YOUR TASK: Copy all of the material below exactly.

RECORDED INFORMATION:
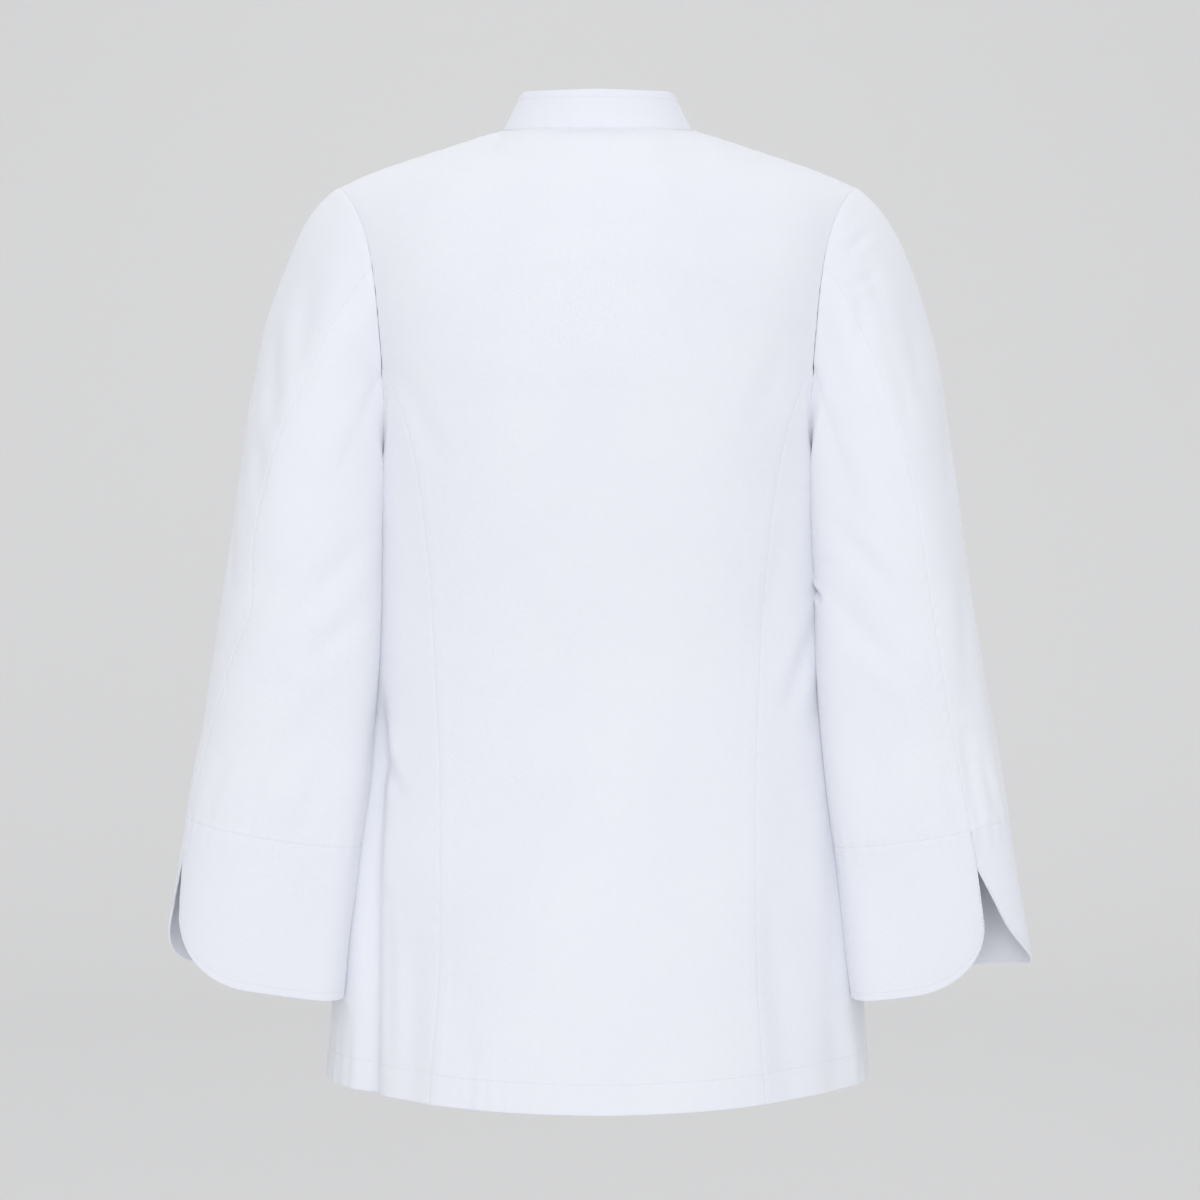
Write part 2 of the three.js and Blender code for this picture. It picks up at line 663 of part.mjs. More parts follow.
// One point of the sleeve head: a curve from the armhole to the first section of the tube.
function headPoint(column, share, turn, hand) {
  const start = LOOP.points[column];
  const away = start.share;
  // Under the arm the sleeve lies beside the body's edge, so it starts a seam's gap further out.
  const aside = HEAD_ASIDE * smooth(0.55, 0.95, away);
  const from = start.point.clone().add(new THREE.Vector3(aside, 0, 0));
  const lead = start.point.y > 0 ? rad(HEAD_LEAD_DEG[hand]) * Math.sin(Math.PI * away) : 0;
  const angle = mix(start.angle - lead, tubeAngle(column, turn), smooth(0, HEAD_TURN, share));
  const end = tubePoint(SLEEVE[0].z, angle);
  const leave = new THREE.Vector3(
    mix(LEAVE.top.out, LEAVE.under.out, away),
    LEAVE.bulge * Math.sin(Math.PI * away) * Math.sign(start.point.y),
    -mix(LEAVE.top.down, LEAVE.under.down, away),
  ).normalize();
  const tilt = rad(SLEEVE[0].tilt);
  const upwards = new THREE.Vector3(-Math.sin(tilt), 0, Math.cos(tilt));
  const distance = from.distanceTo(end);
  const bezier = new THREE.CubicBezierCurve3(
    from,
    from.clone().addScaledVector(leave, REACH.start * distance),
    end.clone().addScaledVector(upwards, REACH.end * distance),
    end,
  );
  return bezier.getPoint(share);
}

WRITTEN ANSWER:
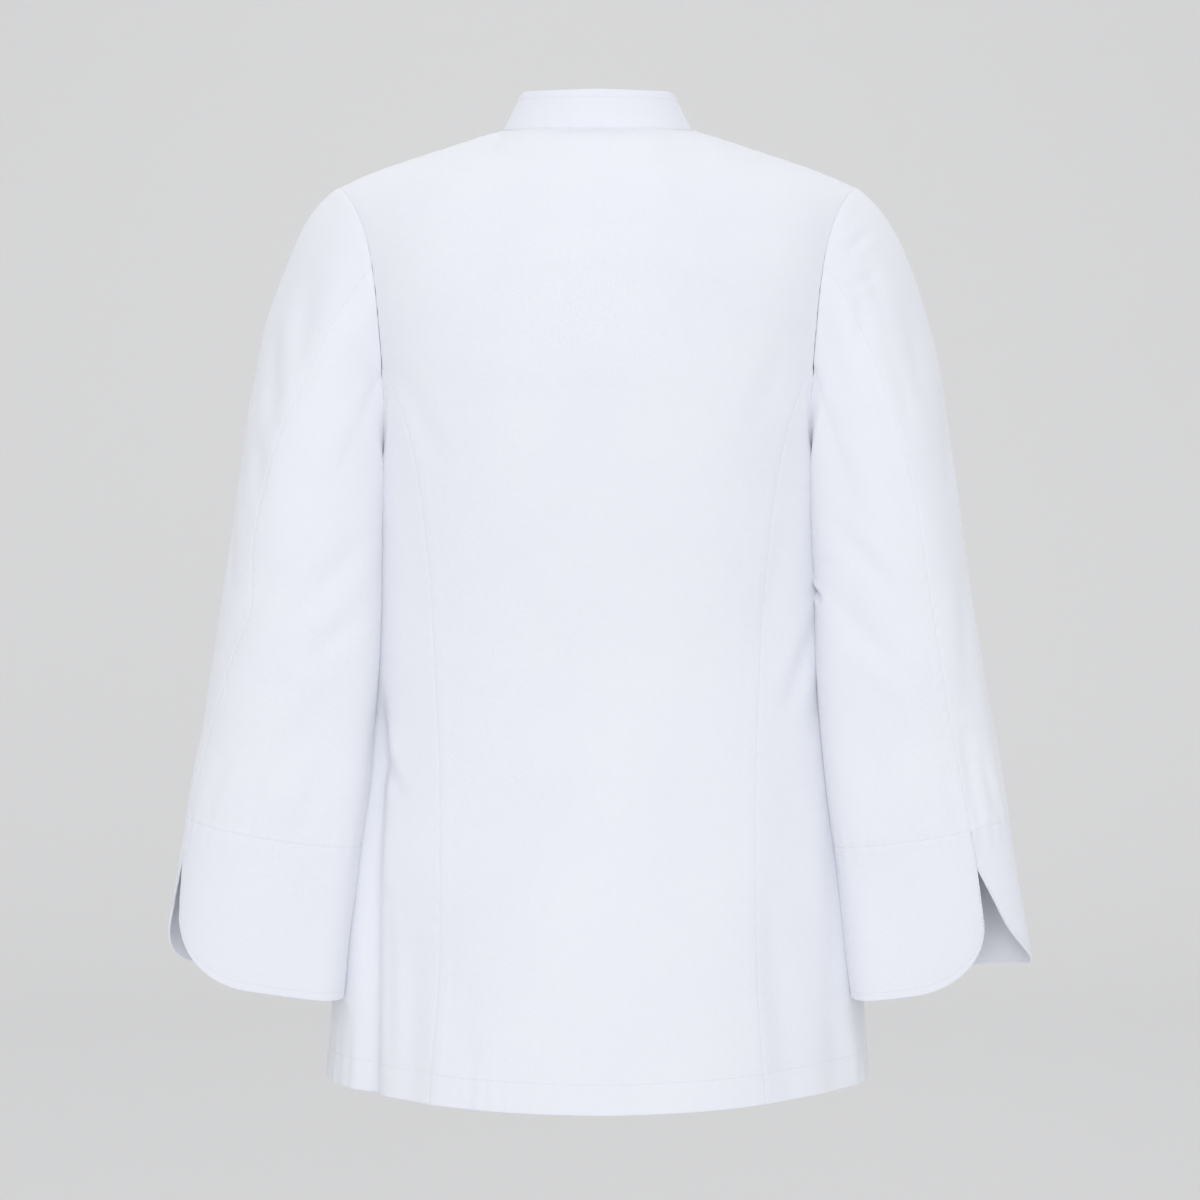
Write part 2 of the three.js and Blender code for this picture. It picks up at line 663 of part.mjs. More parts follow.
// One point of the sleeve head: a curve from the armhole to the first section of the tube.
function headPoint(column, share, turn, hand) {
  const start = LOOP.points[column];
  const away = start.share;
  // Under the arm the sleeve lies beside the body's edge, so it starts a seam's gap further out.
  const aside = HEAD_ASIDE * smooth(0.55, 0.95, away);
  const from = start.point.clone().add(new THREE.Vector3(aside, 0, 0));
  const lead = start.point.y > 0 ? rad(HEAD_LEAD_DEG[hand]) * Math.sin(Math.PI * away) : 0;
  const angle = mix(start.angle - lead, tubeAngle(column, turn), smooth(0, HEAD_TURN, share));
  const end = tubePoint(SLEEVE[0].z, angle);
  const leave = new THREE.Vector3(
    mix(LEAVE.top.out, LEAVE.under.out, away),
    LEAVE.bulge * Math.sin(Math.PI * away) * Math.sign(start.point.y),
    -mix(LEAVE.top.down, LEAVE.under.down, away),
  ).normalize();
  const tilt = rad(SLEEVE[0].tilt);
  const upwards = new THREE.Vector3(-Math.sin(tilt), 0, Math.cos(tilt));
  const distance = from.distanceTo(end);
  const bezier = new THREE.CubicBezierCurve3(
    from,
    from.clone().addScaledVector(leave, REACH.start * distance),
    end.clone().addScaledVector(upwards, REACH.end * distance),
    end,
  );
  return bezier.getPoint(share);
}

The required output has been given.